Energy Week

Unleash the Energy-Export Revolution

The government professes to support exports, but is holding back the new energy market.

On May 17, the Department of Energy (DOE) approved just the second license in America to export natural gas. Nineteen more applicants still wait. Yes, private businesses, willing to spend tens of billions of private capital, are lined up for a schoolyard game of “Mother May I” to get permission to export a product that the U.S. is uniquely good at manufacturing. So good, in fact, that America is now the world’s No. 1 producer, with no end in sight. What a world.

Liquefied-natural-gas exporters are eager to capitalize on the U.S.’s ridiculously abundant supply. Consider: Since 2010, U.S. natural-gas production from the three major shale fields has risen 250 percent. In order to sell some of that abundance to eager overseas buyers, exporters must spend billions of dollars on enormous facilities to supercool and liquefy the gas so it can be carried on ships. The DOE’s decision to grant the second permit ever for that activity was met with cautious praise, especially by those hoping for more permits to dribble out.

Congressional hearings and government and private studies have parsed the economic benefits of exporting natural gas, as have innumerable articles and blogs. But this whole controversy is based on outdated laws and assumptions.

The DOE’s control over natural-gas exports — and the Department of Commerce’s over crude oil — comes not from some fundamental constitutional principle, but from legislation that dates back to 1938 and 1975. The underlying motivation then was a misconception about the imminent exhaustion of domestic oil and natural-gas resources (this outdated idea is still cherished by some — call them “clingers”).

One thought experiment cuts to the core of this issue. Substitute words like wheat, soy, microprocessors, or even software, for the words natural gas and ask whether it makes sense for bureaucrats and politicians to be empowered with decisions about where American firms can sell what they produce cheaper, better, and more productively than any other country.

Modern technology has made the U.S. the world’s fastest-growing producer of oil and natural gas. This is not, it bears noting, the result of some happy “discovery” in a heretofore unexplored corner of America. The U.S. Geological Survey identified the existence of pretty much all the hydrocarbons in America’s territories a century ago. Instead, today’s smart-drilling technology, of which hydraulic fracturing is just one feature, albeit an important one, has changed the game. Consider how the ever-cautious International Energy Agency recently put the implications: “[The] surge in North American oil production will be as transformative to the market over the next five years as was the rise of Chinese demand over the last 15” (emphasis added.
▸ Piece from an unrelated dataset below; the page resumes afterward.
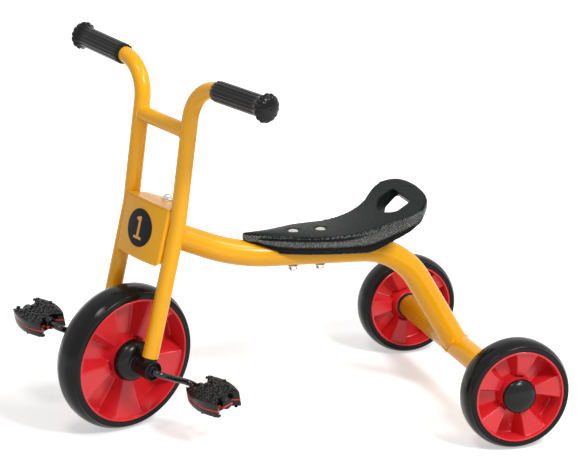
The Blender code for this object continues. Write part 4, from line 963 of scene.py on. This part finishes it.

The oil-and-gas business today more closely resembles manufacturing than an extractive industry, unlike the first American hydrocarbon revolution, a century ago. But what is remarkably similar now is that we find in today’s hydrocarbon shale fields tens of thousands of entrepreneurially driven businesses of all sizes. This is not a “Big Oil” game (though they’re buying into it now), but a classic reprise of America’s “can do” era. And it is much more widely distributed this time, in dozens of states. We’ve been looking for a manufacturing- and small-business-driven economic revolution. Well, it’s here.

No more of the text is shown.